Now, more than ever, businesses have a duty to drive progress. Not only that, but society actually expects businesses to do the right thing, and CEOs to have an opinion. Previously, CEOs were very corporate, and all their communications were managed by a team, but now they need to be able to connect with their customers to build trust. Our smallest actions can have an enormous impact. If we want to change the world, we need to visibly challenge the status quo and be prepared to be outspoken advocates.
I was also careful to pick spokespeople from across the organisation, so it wasn’t always only me talking about LGBTQ+ issues. No one person can talk from experience about such a broad set of experiences, and I didn’t want to be the sole focus of our conversations.
After my girlfriend and I broke up after 12 years, I ended up with a man. Suddenly I was labelled as being bisexual and was being asked to put myself forward for recognition as bisexual – which was strange to me as I never went out seeking labels. Still, I wanted to be a force for change, so I put myself forward. Of course, there were some nasty comments and who can say if Lloyd’s suffered because of my approach.
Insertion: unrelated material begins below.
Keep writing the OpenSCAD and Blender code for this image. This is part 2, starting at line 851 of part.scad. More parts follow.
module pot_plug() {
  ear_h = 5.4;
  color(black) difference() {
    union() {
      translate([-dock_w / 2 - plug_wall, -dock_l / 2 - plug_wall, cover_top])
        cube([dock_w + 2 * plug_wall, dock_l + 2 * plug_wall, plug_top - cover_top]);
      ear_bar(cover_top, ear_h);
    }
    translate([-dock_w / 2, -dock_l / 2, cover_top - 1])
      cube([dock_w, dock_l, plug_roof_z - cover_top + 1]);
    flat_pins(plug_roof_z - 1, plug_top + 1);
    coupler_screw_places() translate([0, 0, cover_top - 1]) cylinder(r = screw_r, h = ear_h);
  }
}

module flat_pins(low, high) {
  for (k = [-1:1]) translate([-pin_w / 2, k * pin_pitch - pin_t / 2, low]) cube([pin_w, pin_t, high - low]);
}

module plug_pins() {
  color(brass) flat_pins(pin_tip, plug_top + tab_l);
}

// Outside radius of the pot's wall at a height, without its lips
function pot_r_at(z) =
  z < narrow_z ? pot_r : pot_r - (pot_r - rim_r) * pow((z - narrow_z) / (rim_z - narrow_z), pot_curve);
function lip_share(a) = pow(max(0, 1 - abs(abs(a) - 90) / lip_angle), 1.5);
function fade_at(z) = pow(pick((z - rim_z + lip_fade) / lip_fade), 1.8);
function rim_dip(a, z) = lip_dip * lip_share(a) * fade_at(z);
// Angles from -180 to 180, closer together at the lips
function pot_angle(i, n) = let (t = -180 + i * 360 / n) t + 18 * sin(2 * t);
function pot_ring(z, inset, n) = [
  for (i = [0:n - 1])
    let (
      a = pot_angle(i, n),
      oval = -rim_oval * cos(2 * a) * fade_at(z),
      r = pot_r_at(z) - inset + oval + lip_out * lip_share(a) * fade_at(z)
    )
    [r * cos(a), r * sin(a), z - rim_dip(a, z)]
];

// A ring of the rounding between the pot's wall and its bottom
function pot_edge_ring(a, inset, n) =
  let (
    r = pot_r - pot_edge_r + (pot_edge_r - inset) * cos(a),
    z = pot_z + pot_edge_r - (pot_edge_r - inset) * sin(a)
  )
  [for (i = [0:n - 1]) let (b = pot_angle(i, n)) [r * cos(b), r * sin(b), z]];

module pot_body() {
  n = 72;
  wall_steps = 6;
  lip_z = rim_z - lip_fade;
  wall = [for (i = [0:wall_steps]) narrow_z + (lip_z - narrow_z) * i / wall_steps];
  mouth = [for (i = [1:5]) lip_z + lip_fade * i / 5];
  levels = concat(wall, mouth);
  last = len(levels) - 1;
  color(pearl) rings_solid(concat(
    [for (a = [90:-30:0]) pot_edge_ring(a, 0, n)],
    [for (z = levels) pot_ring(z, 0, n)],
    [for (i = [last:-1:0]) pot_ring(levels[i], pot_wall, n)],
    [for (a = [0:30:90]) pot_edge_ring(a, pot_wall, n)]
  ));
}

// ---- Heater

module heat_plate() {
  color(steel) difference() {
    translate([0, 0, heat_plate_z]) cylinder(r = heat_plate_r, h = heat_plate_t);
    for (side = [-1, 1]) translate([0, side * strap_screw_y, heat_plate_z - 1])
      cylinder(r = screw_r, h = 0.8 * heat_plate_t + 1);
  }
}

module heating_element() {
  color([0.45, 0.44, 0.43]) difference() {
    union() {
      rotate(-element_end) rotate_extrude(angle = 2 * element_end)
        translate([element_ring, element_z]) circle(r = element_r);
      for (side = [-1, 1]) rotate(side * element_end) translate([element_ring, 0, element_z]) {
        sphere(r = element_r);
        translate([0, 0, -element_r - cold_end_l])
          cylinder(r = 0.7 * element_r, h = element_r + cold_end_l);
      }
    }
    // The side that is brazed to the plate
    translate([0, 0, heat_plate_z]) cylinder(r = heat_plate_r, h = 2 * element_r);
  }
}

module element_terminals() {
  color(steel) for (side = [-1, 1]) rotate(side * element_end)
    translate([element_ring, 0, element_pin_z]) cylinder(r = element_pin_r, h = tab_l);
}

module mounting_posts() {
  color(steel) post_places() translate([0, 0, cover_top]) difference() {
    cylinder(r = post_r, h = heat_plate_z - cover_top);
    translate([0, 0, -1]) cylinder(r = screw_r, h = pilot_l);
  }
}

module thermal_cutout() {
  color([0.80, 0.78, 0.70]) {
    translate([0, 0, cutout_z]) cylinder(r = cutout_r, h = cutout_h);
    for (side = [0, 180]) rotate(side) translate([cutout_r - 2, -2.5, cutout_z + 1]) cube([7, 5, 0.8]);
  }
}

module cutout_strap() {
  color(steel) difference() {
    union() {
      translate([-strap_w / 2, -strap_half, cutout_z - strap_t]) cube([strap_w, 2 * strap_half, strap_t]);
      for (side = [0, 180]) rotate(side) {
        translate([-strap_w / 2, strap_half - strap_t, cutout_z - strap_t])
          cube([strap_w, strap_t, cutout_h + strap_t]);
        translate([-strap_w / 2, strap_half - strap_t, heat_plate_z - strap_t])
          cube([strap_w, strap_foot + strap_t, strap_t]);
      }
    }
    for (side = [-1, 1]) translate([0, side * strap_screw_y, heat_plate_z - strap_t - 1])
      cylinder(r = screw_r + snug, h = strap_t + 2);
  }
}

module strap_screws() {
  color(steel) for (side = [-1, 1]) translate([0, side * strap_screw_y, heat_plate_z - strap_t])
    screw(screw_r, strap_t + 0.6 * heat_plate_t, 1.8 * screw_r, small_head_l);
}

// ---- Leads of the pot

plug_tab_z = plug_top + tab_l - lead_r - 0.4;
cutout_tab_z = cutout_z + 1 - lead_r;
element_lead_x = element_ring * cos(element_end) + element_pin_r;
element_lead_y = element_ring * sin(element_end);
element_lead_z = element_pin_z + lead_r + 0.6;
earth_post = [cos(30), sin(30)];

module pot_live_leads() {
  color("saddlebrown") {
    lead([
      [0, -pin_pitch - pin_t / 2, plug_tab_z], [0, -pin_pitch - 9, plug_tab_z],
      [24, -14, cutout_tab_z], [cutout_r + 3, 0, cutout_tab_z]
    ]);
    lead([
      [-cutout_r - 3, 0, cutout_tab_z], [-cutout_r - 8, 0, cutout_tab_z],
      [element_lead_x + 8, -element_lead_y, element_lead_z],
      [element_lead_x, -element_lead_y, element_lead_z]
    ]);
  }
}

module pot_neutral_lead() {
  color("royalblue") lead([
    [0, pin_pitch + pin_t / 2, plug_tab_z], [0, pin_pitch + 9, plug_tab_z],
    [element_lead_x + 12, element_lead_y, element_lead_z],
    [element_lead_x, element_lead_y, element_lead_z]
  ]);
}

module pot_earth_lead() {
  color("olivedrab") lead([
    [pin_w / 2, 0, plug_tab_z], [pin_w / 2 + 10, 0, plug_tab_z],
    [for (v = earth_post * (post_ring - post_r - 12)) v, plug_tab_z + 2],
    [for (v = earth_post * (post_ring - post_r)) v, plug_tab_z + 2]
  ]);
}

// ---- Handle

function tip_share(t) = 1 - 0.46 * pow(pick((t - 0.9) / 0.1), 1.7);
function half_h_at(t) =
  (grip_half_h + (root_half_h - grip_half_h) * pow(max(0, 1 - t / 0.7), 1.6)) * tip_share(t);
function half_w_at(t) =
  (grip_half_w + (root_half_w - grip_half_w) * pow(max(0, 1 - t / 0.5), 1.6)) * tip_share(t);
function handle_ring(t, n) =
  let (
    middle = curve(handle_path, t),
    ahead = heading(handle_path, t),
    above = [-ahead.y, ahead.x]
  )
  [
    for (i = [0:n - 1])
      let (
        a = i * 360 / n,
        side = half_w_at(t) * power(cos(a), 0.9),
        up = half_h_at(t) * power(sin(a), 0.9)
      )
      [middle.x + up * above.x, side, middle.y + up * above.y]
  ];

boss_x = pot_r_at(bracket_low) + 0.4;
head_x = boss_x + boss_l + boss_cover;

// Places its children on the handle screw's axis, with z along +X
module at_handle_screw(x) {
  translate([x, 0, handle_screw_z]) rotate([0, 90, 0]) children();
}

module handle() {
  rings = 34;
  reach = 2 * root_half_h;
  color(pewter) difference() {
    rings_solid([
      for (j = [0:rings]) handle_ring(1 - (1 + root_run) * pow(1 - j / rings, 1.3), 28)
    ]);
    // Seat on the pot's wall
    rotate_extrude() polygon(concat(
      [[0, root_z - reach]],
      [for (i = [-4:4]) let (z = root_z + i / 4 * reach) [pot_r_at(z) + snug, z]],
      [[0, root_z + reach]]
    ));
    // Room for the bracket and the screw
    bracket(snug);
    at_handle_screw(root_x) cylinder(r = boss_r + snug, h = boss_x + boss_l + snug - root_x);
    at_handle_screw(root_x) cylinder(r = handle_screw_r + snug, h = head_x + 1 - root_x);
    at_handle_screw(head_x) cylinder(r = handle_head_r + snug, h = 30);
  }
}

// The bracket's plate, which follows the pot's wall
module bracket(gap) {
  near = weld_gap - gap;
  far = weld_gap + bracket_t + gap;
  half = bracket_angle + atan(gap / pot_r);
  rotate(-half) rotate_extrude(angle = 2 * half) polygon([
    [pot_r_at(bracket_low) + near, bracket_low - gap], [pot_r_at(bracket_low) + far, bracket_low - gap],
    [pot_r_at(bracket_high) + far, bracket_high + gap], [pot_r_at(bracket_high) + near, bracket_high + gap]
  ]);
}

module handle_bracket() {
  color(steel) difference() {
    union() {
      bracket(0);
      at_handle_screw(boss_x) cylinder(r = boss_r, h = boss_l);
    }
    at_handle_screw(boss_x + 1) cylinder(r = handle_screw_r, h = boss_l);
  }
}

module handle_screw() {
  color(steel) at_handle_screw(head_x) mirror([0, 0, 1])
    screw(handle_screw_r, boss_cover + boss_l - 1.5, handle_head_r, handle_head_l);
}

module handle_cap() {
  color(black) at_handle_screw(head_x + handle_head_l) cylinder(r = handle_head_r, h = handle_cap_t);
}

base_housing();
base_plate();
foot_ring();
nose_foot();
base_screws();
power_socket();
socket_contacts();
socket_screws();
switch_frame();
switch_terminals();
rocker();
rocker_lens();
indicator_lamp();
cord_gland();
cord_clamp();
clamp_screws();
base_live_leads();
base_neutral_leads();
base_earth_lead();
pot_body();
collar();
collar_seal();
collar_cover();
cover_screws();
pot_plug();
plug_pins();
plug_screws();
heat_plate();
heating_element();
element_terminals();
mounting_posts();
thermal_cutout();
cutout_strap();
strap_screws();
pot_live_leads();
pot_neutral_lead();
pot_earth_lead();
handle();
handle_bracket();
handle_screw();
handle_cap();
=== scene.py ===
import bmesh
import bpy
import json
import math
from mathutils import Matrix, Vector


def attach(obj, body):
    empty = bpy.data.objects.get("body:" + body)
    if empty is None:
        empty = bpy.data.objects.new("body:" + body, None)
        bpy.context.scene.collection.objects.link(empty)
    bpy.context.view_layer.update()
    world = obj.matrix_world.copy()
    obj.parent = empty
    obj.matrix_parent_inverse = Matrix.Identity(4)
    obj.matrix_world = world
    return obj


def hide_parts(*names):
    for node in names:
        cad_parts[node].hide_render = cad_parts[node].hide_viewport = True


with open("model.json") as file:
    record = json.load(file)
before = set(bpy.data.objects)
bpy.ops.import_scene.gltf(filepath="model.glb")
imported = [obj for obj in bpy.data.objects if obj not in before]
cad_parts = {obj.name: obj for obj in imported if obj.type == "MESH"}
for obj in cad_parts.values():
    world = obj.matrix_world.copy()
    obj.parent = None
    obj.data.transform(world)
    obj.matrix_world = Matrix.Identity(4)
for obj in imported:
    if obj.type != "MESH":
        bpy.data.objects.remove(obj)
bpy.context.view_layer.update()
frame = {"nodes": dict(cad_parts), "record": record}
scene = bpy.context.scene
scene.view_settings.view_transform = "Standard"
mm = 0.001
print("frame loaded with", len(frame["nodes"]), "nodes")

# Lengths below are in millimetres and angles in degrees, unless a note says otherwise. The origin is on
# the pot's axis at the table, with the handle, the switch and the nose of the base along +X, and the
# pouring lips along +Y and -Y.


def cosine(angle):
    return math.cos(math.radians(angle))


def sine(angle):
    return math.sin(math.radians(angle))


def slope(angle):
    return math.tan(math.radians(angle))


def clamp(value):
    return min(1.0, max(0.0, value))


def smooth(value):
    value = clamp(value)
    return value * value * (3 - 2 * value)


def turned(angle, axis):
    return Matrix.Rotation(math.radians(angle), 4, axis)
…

All I know is that I’m immensely proud of how successful we were during my time there. We completely modernised out approach to technology, in part because we were able to hire a diverse mix of talented people, who felt comfortable enough to be themselves and just focus on getting the job done.
I would urge anyone working today, whatever your role, to search for the courage to speak up for what’s right. Whether that means calling out inappropriate behaviour or being curious enough to really listen when people share their experiences and embracing their perspectives. Be a bull in a China shop but be smart about it.